━━━ Dataset excerpt

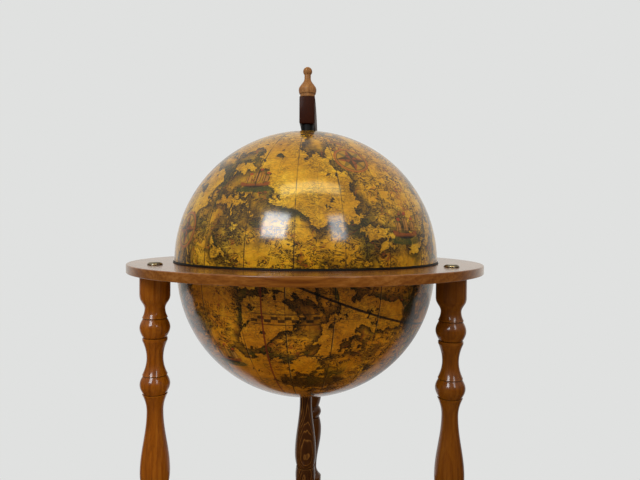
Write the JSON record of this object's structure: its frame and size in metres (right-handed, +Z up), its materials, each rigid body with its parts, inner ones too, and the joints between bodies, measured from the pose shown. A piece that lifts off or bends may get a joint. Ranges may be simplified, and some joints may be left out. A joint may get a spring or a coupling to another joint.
{
  "type": "globe bar",
  "caption": "Floor-standing globe bar: a map globe whose upper half swings back on a hinged wooden arc over a drinks insert, on turned legs with a shelf and castors.",
  "frame": {"origin": "on the floor, on the globe's vertical axis", "axes": "+Z up; -Y is the front, towards the camera of the picture; +Y is the back, where the hinge is; +X to the right"},
  "size_m": [0.531, 0.531, 0.9308],
  "materials": {
    "map_print": "printed paper under gloss varnish on a moulded wood-fibre shell",
    "leg_wood": "turned beech, brown stain, gloss lacquer",
    "ring_wood": "beech board, reddish brown stain, satin lacquer",
    "deck_wood": "flat board, brown stain, satin lacquer",
    "dark_wood": "beech, dark brown stain, gloss lacquer",
    "pale_wood": "unstained beech, thin lacquer",
    "black_rim": "black moulded plastic, satin",
    "bronze": "bronzed brass, satin",
    "brass": "polished brass",
    "steel": "zinc-plated steel",
    "castor_wheel": "dark brown nylon"
  },
  "bodies": {
    "root": {"horizon_ring": "ring_wood", "left_leg": "leg_wood", "right_leg": "leg_wood", "rear_leg": "leg_wood", "left_leg_bolt": "bronze", "right_leg_bolt": "bronze", "rear_leg_bolt": "bronze", "lower_shelf": "ring_wood", "left_foot_rod": "steel", "right_foot_rod": "steel", "rear_foot_rod": "steel", "left_foot": "leg_wood", "right_foot": "leg_wood", "rear_foot": "leg_wood", "lower_hemisphere": "map_print", "bowl_rim": "black_rim", "bar_deck": "deck_wood", "glass_shelf": "deck_wood", "bottle_floor": "deck_wood", "insert_post_1": "pale_wood", "insert_post_2": "pale_wood", "insert_post_3": "pale_wood", "central_column": "dark_wood", "bowl_washer": "steel", "bowl_bolt": "steel", "column_screw": "steel", "hinge_lower_leaf": "brass", "hinge_pin": "brass", "ring_hinge_screw_1": "brass", "ring_hinge_screw_2": "brass", "left_castor_socket": "brass", "right_castor_socket": "brass", "rear_castor_socket": "brass"},
    "lid": {"meridian_arc": "dark_wood", "pole_rod": "steel", "pole_spacer": "black_rim", "pole_washer": "steel", "pole_nut": "steel", "finial": "pale_wood", "hinge_upper_leaf": "brass", "arc_hinge_screw_1": "brass", "arc_hinge_screw_2": "brass"},
    "dome": {"upper_hemisphere": "map_print", "dome_band": "dark_wood"},
    "left_castor": {"left_castor_fork": "brass", "left_castor_axle": "steel"},
    "left_wheel": {"left_castor_wheel": "castor_wheel"},
    "right_castor": {"right_castor_fork": "brass", "right_castor_axle": "steel"},
    "right_wheel": {"right_castor_wheel": "castor_wheel"},
    "rear_castor": {"rear_castor_fork": "brass", "rear_castor_axle": "steel"},
    "rear_wheel": {"rear_castor_wheel": "castor_wheel"}
  },
  "joints": [
    {"name": "lid_hinge", "type": "hinge", "parent": "root", "child": "lid", "pos_m": [0, 0.2509, 0.6324], "axis": [-1, 0, 0], "range_deg": [0, 90]},
    {"name": "dome_spin", "type": "hinge", "parent": "lid", "child": "dome", "pos_m": [0, 0, 0.8287], "axis": [0, 0, 1], "continuous": true},
    {"name": "left_castor_swivel", "type": "hinge", "parent": "root", "child": "left_castor", "pos_m": [-0.19971, -0.1153, 0.05], "axis": [0, 0, 1], "continuous": true},
    {"name": "left_wheel_roll", "type": "hinge", "parent": "left_castor", "child": "left_wheel", "pos_m": [-0.2101, -0.1213, 0.017], "axis": [0.5, -0.866, 0], "continuous": true},
    {"name": "right_castor_swivel", "type": "hinge", "parent": "root", "child": "right_castor", "pos_m": [0.19971, -0.1153, 0.05], "axis": [0, 0, 1], "continuous": true},
    {"name": "right_wheel_roll", "type": "hinge", "parent": "right_castor", "child": "right_wheel", "pos_m": [0.2101, -0.1213, 0.017], "axis": [0.5, 0.866, 0], "continuous": true},
    {"name": "rear_castor_swivel", "type": "hinge", "parent": "root", "child": "rear_castor", "pos_m": [0, 0.2306, 0.05], "axis": [0, 0, 1], "continuous": true},
    {"name": "rear_wheel_roll", "type": "hinge", "parent": "rear_castor", "child": "rear_wheel", "pos_m": [0, 0.2426, 0.017], "axis": [-1, 0, 0], "continuous": true}
  ]
}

━━━━━━

> _Stated problem_: Which lines hold the word "materials"? Copy all of them.

> _Result of this exercise_:
Write the JSON record of this object's structure: its frame and size in metres (right-handed, +Z up), its materials, each rigid body with its parts, inner ones too, and the joints between bodies, measured from the pose shown. A piece that lifts off or bends may get a joint. Ranges may be simplified, and some joints may be left out. A joint may get a spring or a coupling to another joint.
  "materials": {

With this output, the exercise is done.